GOAL » Take the material below and write it all out again exactly.
--------
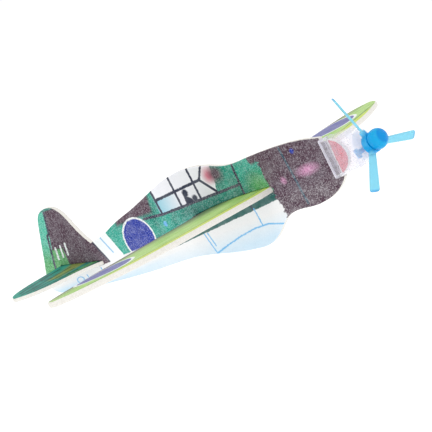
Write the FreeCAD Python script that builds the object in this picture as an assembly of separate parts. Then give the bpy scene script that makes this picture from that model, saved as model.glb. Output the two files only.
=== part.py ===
import FreeCAD, Part
import math
import os

# Slot-together foam glider with a clear nose cap and a free-spinning propeller.
# Millimetres, +X to the nose, +Y to the left wing, +Z up. Stations are measured from the
# wing's leading edge on the fuselage (x back, z up); DATUM shifts them to the part's
# origin, which is the middle of the footprint, level with the lowest point of the belly.

DATUM = FreeCAD.Vector(41.785, 0, 19.48)

# Foam sheet
FOAM_T = 2.1                # fuselage and wing sheet
TAIL_T = 1.7                # tailplane sheet
SLOT_GAP = 0.06             # gap between a slot and the sheet that passes through it

# Wing
HALF_SPAN = 93.2
ROOT_CHORD = 43.0
CAMBER = 1.0
FLAT_HALF = 7.0             # straight stretch of the wing that the slot holds
TIP_RISE = 3.3              # how far each tip is bent up
TIP_LEVEL = 3.2             # middle of the sheet at the tips
WING_ROLL = 0.8             # degrees, left tip up: the wing sits slack in its slot

# Tailplane
TAIL_ROOT = FreeCAD.Vector(-101.6, 0, -3.1)   # top of its leading edge, on the fuselage
TAIL_CHORD = 26.2
TAIL_PITCH = 9.4            # degrees, leading edge down

# Nose cap
CAP_BACK = 30.6
CAP_MOUTH = 33.4            # front end of the thicker mouth band
CAP_BOX_FRONT = 42.0        # where the box begins to turn into the round nose
CAP_DISC_BACK = 44.8
CAP_FRONT = 46.0
CAP_HALF_Y = 2.4
CAP_LOW = -5.2
CAP_HIGH = 8.6
CAP_WALL = 0.6
CAP_LIP = 0.25              # how far the mouth band stands out
CAP_DISC_R = 5.6
CAP_ROOM_HALF_Z = 4.6       # half-height of the hollow behind the round front
RIB_GAP = 0.06              # between the cap's ribs and the foam tab

# Propeller and its pin, which leans up from the fuselage line
PROP_CENTRE = FreeCAD.Vector(49.34, 0, 1.2)
PROP_TILT = 12.0
PIN_R = 0.80
BORE_R = 0.88
DRUM_R = 3.55
DRUM_HALF = 1.3
BOSS_R = 1.45
BOSS_REACH = 2.3            # boss behind the drum, from the drum's middle
BALL_R = 3.6
BALL_AHEAD = 3.1            # ball's centre, from the drum's middle
BALL_FLAT = 1.5             # ball's flat back, from the drum's middle
PIN_TAIL = 7.9              # pin's inner end, from the drum's middle
PIN_HEAD_T = 0.7
PIN_HEAD_LONG = 3.4
PIN_HEAD_WIDE = 1.9
BLADE_TIP_R = 19.8
BLADE_COUNT = 3
FIRST_BLADE = 104.5         # degrees from +Y towards +Z
BLADE_CONE = 3.9            # blades lean forward
BLADE_PITCH = 47.0
BLADE_T = 0.85
BLADE_ROOT_W = 2.3
BLADE_TIP_W = 3.3
COLLAR_R = 1.15
COLLAR_END = 4.9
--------
RESPONSE TO THIS EXERCISE »
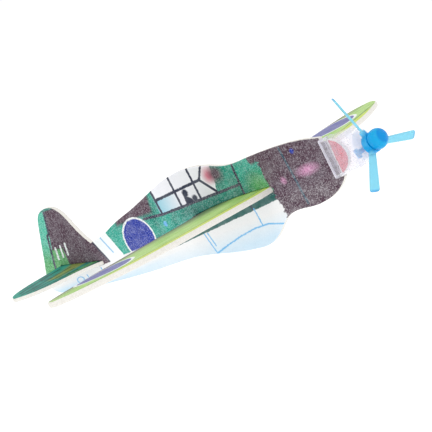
Write the FreeCAD Python script that builds the object in this picture as an assembly of separate parts. Then give the bpy scene script that makes this picture from that model, saved as model.glb. Output the two files only.
=== part.py ===
import FreeCAD, Part
import math
import os

# Slot-together foam glider with a clear nose cap and a free-spinning propeller.
# Millimetres, +X to the nose, +Y to the left wing, +Z up. Stations are measured from the
# wing's leading edge on the fuselage (x back, z up); DATUM shifts them to the part's
# origin, which is the middle of the footprint, level with the lowest point of the belly.

DATUM = FreeCAD.Vector(41.785, 0, 19.48)

# Foam sheet
FOAM_T = 2.1                # fuselage and wing sheet
TAIL_T = 1.7                # tailplane sheet
SLOT_GAP = 0.06             # gap between a slot and the sheet that passes through it

# Wing
HALF_SPAN = 93.2
ROOT_CHORD = 43.0
CAMBER = 1.0
FLAT_HALF = 7.0             # straight stretch of the wing that the slot holds
TIP_RISE = 3.3              # how far each tip is bent up
TIP_LEVEL = 3.2             # middle of the sheet at the tips
WING_ROLL = 0.8             # degrees, left tip up: the wing sits slack in its slot

# Tailplane
TAIL_ROOT = FreeCAD.Vector(-101.6, 0, -3.1)   # top of its leading edge, on the fuselage
TAIL_CHORD = 26.2
TAIL_PITCH = 9.4            # degrees, leading edge down

# Nose cap
CAP_BACK = 30.6
CAP_MOUTH = 33.4            # front end of the thicker mouth band
CAP_BOX_FRONT = 42.0        # where the box begins to turn into the round nose
CAP_DISC_BACK = 44.8
CAP_FRONT = 46.0
CAP_HALF_Y = 2.4
CAP_LOW = -5.2
CAP_HIGH = 8.6
CAP_WALL = 0.6
CAP_LIP = 0.25              # how far the mouth band stands out
CAP_DISC_R = 5.6
CAP_ROOM_HALF_Z = 4.6       # half-height of the hollow behind the round front
RIB_GAP = 0.06              # between the cap's ribs and the foam tab

# Propeller and its pin, which leans up from the fuselage line
PROP_CENTRE = FreeCAD.Vector(49.34, 0, 1.2)
PROP_TILT = 12.0
PIN_R = 0.80
BORE_R = 0.88
DRUM_R = 3.55
DRUM_HALF = 1.3
BOSS_R = 1.45
BOSS_REACH = 2.3            # boss behind the drum, from the drum's middle
BALL_R = 3.6
BALL_AHEAD = 3.1            # ball's centre, from the drum's middle
BALL_FLAT = 1.5             # ball's flat back, from the drum's middle
PIN_TAIL = 7.9              # pin's inner end, from the drum's middle
PIN_HEAD_T = 0.7
PIN_HEAD_LONG = 3.4
PIN_HEAD_WIDE = 1.9
BLADE_TIP_R = 19.8
BLADE_COUNT = 3
FIRST_BLADE = 104.5         # degrees from +Y towards +Z
BLADE_CONE = 3.9            # blades lean forward
BLADE_PITCH = 47.0
BLADE_T = 0.85
BLADE_ROOT_W = 2.3
BLADE_TIP_W = 3.3
COLLAR_R = 1.15
COLLAR_END = 4.9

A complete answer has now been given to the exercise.